Abdul Qohar juga mengungkapkan bahwa sistem lelang yang dilakukan tidak sesuai dengan aturan dan tidak dilengkapi dengan dokumen pengadaan yang telah disetujui pejabat teknis. Hal ini menyebabkan jalur kereta api menjadi amblas dan tidak dapat digunakan.
“Pada akhirnya, jalur kereta api Besitang-Langsa mengalami amblas atau penurunan tanah sehingga tidak dapat berfungsi,” tambahnya.
Abdul Qohar juga menyebutkan bahwa Prasetyo diduga menerima fee senilai Rp2,6 miliar dari sebuah perusahaan. Kerugian negara akibat perbuatan Prasetyo diperkirakan mencapai lebih dari Rp1,1 triliun.

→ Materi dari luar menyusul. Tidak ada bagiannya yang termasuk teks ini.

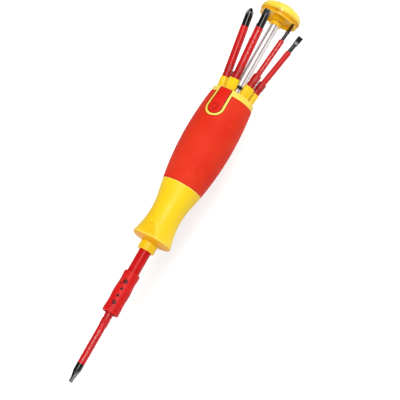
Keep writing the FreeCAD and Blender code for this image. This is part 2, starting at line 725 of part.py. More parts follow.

“Setelah dilakukan pemeriksaan selama 3 jam, penyidik menetapkan PB sebagai tersangka berdasarkan alat bukti yang cukup,” jelas Abdul Qohar.
Prasetyo dijerat dengan Pasal 2 atau Pasal 3 juncto Pasal 18 UU Nomor 31 Tahun 1999 tentang Pemberantasan Tindak Pidana Korupsi sebagaimana diubah dalam UU Nomor 2020 tahun 2021 tentang perubahan atas UU Nomor 31 tahun 1999 tentang pemberantasan tindak pidana korupsi juncto Pasal 55 ayat 1 ke-1 KUHP.